³ Dipertimento di Sistemi Elettrici e Automazione, Universita di Pisa

Q: What kind of robot is that?
A: The CyberMotion Simulator is built upon a commcercially available industry robot (the KUKA KR-500 robot), modified by KUKA for theme park purposes and heavily customized at the MPI for use as a research setup.
 
Q: Is it safe?
A: The robot is TÜV approved in order for us to be able to run experiments on it. Also, the robot is built in such a way that it is physically impossible for it to impact the floor or walls. In case of power failure, it will simply stop where it is and the passenger needs to exit using manual override.
 
Q: So what's the difference between this simulator and fun rides based on the same robot, such as the Legoland Power Builder or the Disney Epcot Sum of All Thrills?

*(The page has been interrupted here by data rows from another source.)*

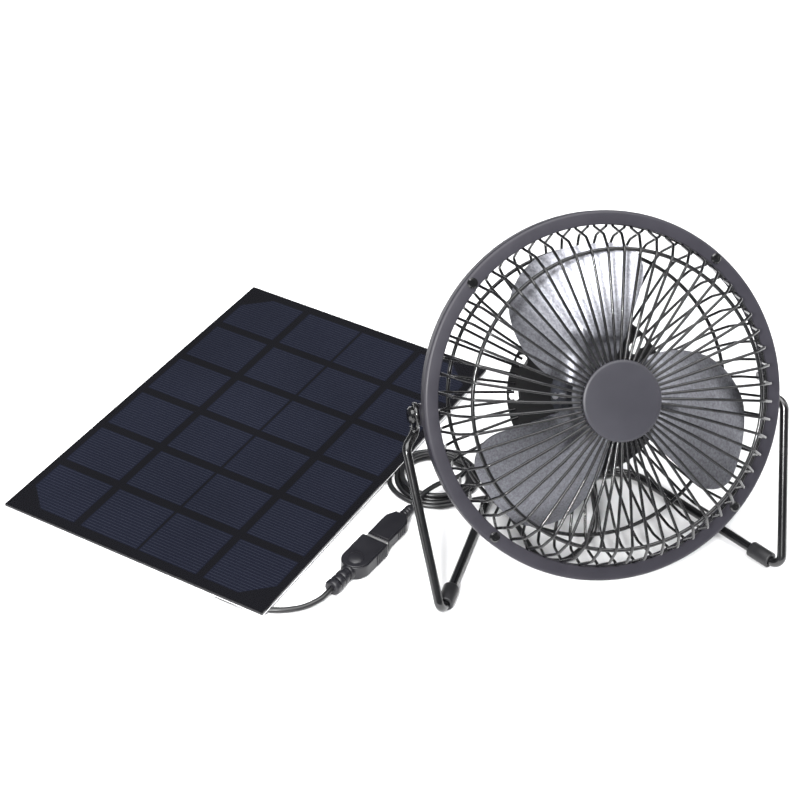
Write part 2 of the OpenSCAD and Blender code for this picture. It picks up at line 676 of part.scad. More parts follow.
module shell(len, w, h) difference() {
  translate([0, -w / 2, -h / 2]) cube([len, w, h]);
  translate([-1, -w / 2 + shell_t, -h / 2 + shell_t]) cube([len + 2, w - 2 * shell_t, h - 2 * shell_t]);
}

module socket_shell() color("silver") on_plug_line() translate([-15.9, 0, 0])
  shell(15.9, shell_w + 1.2, shell_h + 1.2);

module socket_contacts() color("#c9a24a") on_plug_line() difference() {
  translate([-15.5, -5, -1.5]) cube([4, 10, 3]);
  translate([-12.2, -4, -0.8]) cube([2, 8, 1.6]);
}

// ---------- Fan cord and plug ----------

module fan_cord() color("#202023") in_fan() tube(smooth(cord_route, 2), cord_d / 2, 8);

module cord_coil() color("#202023") in_fan() translate([coil_at[0], coil_at[1], 0.02]) rotate_extrude()
  union() {
    translate([coil_r - coil_w / 2, 0]) square([coil_w, cord_d + 0.1]);
    translate([coil_r - coil_w / 2, cord_d]) square([coil_top_w, coil_h - cord_d]);
  }

module cord_tail() color("#202023") in_fan() tube(smooth(tail_route, 3), cord_d / 2, 8);

module plug_strain_relief() color("#26262b") on_plug_line()
  translate([plug_gap + plug_len, 0, 0]) rotate([0, 90, 0]) difference() {
    union() {
      cylinder(r1 = 3.2, r2 = 2.3, h = plug_relief_len);
      for (z = [6, 9, 12]) translate([0, 0, z]) cylinder(r = 3, h = 1.6);
    }
    translate([0, 0, plug_relief_len - 3]) cylinder(r = cord_d / 2 + 0.05, h = 5);
  }

module plug_overmould() color("#26262b") on_plug_line() difference() {
  translate([plug_gap, 0, -plug_h / 2]) linear_extrude(plug_h)
    polygon([[0, -plug_w / 2], [plug_len, -plug_w / 2], [plug_len + 5, -plug_w / 2 + 3],
      [plug_len + 5, plug_w / 2 - 3], [plug_len, plug_w / 2], [0, plug_w / 2]]);
  translate([plug_gap - 1, -shell_w / 2 - 0.05, -shell_h / 2 - 0.05]) cube([6, shell_w + 0.1, shell_h + 0.1]);
  translate([plug_gap + plug_len - 0.05, 0, 0]) rotate([0, 90, 0]) cylinder(r = 3.25, h = 8);
}

module plug_shell() color("silver") on_plug_line() translate([-11.2, 0, 0])
  shell(plug_gap + 4.8 + 11.2, shell_w, shell_h);

module plug_tongue() color("#e8e8ea") on_plug_line() translate([-11, -shell_w / 2 + 0.32, 0])
  cube([plug_gap + 15.7, shell_w - 0.64, shell_h / 2 - 0.32]);

// ---------- Nodes ----------

front_rim();
rear_rim();
rim_screws();
rim_nuts();
front_guard_wires();
front_guard_hoops();
front_badge();
badge_backing();
rear_guard_wires();
rear_guard_hoops();
motor_plate();
rear_housing();
housing_screws();
motor_can();
motor_magnets();
motor_end_cap();
front_bushing();
rear_bushing();
motor_brushes();
motor_screws();
switch_body();
cord_gland();
pivot_tabs();
pivot_screws();
pivot_washers();
pivot_nuts();
motor_shaft();
armature_core();
armature_windings();
commutator();
blade_hub();
blades();
hub_rivets();
switch_rocker();
stand_wire();
stand_eyes();
foot_sleeves();
panel_board();
solar_cells();
panel_cover();
panel_pads();
junction_box();
panel_lead();
lead_strain_relief();
socket_overmould();
socket_shell();
socket_contacts();
fan_cord();
cord_coil();
cord_tail();
plug_strain_relief();
plug_overmould();
plug_shell();
plug_tongue();
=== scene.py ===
"""Desk fan on a wire stand, with a flat solar panel and the USB leads that join them."""

import json
import math

import bmesh
import bpy
from mathutils import Matrix, Vector


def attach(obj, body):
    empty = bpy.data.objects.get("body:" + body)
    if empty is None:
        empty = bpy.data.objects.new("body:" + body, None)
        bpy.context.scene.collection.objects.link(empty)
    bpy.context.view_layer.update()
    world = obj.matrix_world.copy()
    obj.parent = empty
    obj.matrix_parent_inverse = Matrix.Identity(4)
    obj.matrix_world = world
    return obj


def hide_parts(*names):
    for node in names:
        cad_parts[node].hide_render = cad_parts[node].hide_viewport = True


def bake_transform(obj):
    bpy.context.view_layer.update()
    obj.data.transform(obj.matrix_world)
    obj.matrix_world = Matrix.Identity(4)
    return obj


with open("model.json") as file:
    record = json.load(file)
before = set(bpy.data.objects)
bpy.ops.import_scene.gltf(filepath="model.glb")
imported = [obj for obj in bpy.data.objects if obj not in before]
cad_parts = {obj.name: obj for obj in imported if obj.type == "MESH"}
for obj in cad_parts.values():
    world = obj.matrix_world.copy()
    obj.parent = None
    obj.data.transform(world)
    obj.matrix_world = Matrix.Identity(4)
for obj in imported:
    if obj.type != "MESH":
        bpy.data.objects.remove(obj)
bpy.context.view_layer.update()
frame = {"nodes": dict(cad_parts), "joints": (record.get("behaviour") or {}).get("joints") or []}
JOINTS = {j["name"]: j for j in frame["joints"]}
MM = 0.001
BUMP_DEPTH = 0.2 * MM

# The tilt axis's middle, and the table point in front of it that most places are measured from
PIVOT = Vector(JOINTS["head_tilt"]["pos_m"])
PIVOT_BACK = 4.9 * MM
FAN = Vector((PIVOT.x, PIVOT.y - PIVOT_BACK, 0))
AXIS = Vector(JOINTS["blade_spin"]["axis"])
TILT = math.atan2(AXIS.z, -AXIS.y)
RING_FORWARD = 13.0 * MM
HEAD = (
    Matrix.Translation(PIVOT)
    @ Matrix.Rotation(math.pi / 2 - TILT, 4, "X")
    @ Matrix.Translation((0, 0, RING_FORWARD))
)


# ---------------------------------------------------------------- camera

CAMERA_FROM_FAN = Vector((-0.2944, -0.7504, 0.6879))
CAMERA_DOWN = math.radians(37.17)
CAMERA_HEADING = math.radians(14.35)
CAMERA_ROLL = math.radians(2.38)


def make_camera():
    data = bpy.data.cameras.new("camera")
    data.sensor_width = 36
    data.lens = 90
    data.clip_start = 0.01
    cam = bpy.data.objects.new("camera", data)
    bpy.context.collection.objects.link(cam)
    turn = (
        Matrix.Rotation(-CAMERA_HEADING, 4, "Z")
        @ Matrix.Rotation(math.pi / 2 - CAMERA_DOWN, 4, "X")
        @ Matrix.Rotation(CAMERA_ROLL, 4, "Z")
    )
    cam.matrix_world = Matrix.Translation(FAN + CAMERA_FROM_FAN) @ turn
    bpy.context.scene.camera = cam


make_camera()


# ---------------------------------------------------------------- materials


def new_material(name):
    mat = bpy.data.materials.new(name)
    mat.use_nodes = True
    return mat, mat.node_tree, mat.node_tree.nodes["Principled BSDF"]


def noise(tree, scale, detail=3.0, rough=0.5, stretch=None):
    """Noise in object space, which may be stretched along an axis."""
    coords = tree.nodes.new("ShaderNodeTexCoord")
    node = tree.nodes.new("ShaderNodeTexNoise")
    node.inputs["Scale"].default_value = scale
    node.inputs["Detail"].default_value = detail
    node.inputs["Roughness"].default_value = rough
    source = coords.outputs["Object"]
    if stretch:
        mapping = tree.nodes.new("ShaderNodeMapping")
        mapping.inputs["Scale"].default_value = stretch
        tree.links.new(source, mapping.inputs["Vector"])
        source = mapping.outputs["Vector"]
    tree.links.new(source, node.inputs["Vector"])
    return node.outputs["Fac"]


def ramp(tree, source, low, high, start=0.3, end=0.7):
    """Colour or grey that runs from low to high as source goes from start to end."""
    node = tree.nodes.new("ShaderNodeValToRGB")
    first, last = node.color_ramp.elements
    first.position, last.position = start, end
    first.color = (*low, 1) if len(low) == 3 else (low[0],) * 3 + (1,)
    last.color = (*high, 1) if len(high) == 3 else (high[0],) * 3 + (1,)
    tree.links.new(source, node.inputs["Fac"])
    return node.outputs["Color"]


def bump(tree, shader, source, strength, distance):
    node = tree.nodes.new("ShaderNodeBump")
    node.inputs["Strength"].default_value = strength
    node.inputs["Distance"].default_value = distance
    tree.links.new(source, node.inputs["Height"])
    tree.links.new(node.outputs["Normal"], shader.inputs["Normal"])


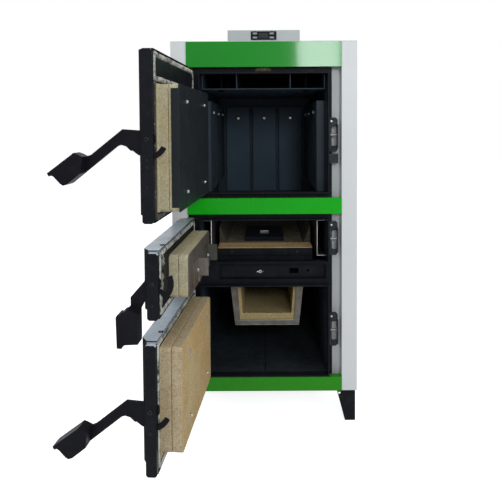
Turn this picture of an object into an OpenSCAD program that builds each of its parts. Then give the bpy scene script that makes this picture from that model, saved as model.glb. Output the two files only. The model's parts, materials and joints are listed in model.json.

A: Technically, the biggest difference is that our simulator is a 'closed-loop' simulator, which means that you can interactively control your motion trajectory while you are in the simulator, whereas the typical fun rides have preprogrammed trajectories that are simply played back during a ride. The second difference is that we never intended to produce a fully developed fun ride, so sound and graphics are worse than what you would expect from a fun ride. Also, since our simulator is computing the real-world physics of a F1 car quite accurately, it is much harder to drive than a typical computer game. And finally, we can use this simulation in experiments to gain insights into human perception of motion.
 
Q: Why do you run computer games at a basic research facility?
A: Our goal is not in developing computer games but rather to demonstrate the feasability and performance of our motion cueing algorithms which we develop in order to understand the principles of human motion perception. Simulation of acceleration forces is one of the most difficult taks and a F1 car is a good showcase for this as it exhibits high accelerations but stays on the ground.
 
Q: Why is the graphics/sound/dashboard so limited?
A: Our aim was to demonstrate the algorithms for motion simulation, not to make a professional game with state-of-the-art graphics and sound. We worked with open-source assets for the graphics (Monza race track, F2007 car model) and an out-of-the-box rendering engine, so we could not be too picky about the quality. Nevertheless, we would be very interested to incorporate a high-end car racing game into the simulator; for this, we need to be able to set the car position and orientation in the game engine for each time step. Please contact us if you know a way to achieve this with a high-end car game engine.
 
Q: What software do you use?
A: The motion simulation is developed within Matlab Simulink and executes on a dedicated real-time machine; graphics and sound are generated by Virtools.
 
Q: Why does the driver never shift gears?
A: The current F1 car simulation does not consider gear shifting because the goal was not to make a professional game with state-of-the-art graphics and sound but a proof of concept for a motion simulator.
 
Q: Is it difficult to drive?
A: Yes. As the simulation is based on a fairly accurate model of a true F1 car, it needs quite a bit of practice in order to complate a lap without leaving the track.
 
Q: What happens if the F1 car rolls or crashes into an obstacle?
A: Nothing. The current system does not include collision detection.
 
Q: Can the car spin?
A: Yes, that is possible but not as easy as it sounds (or as in a computer game).
 
Q: Can I buy one? What does it cost?
A: This is currently only a demonstration prototype, so it's not available for purchase.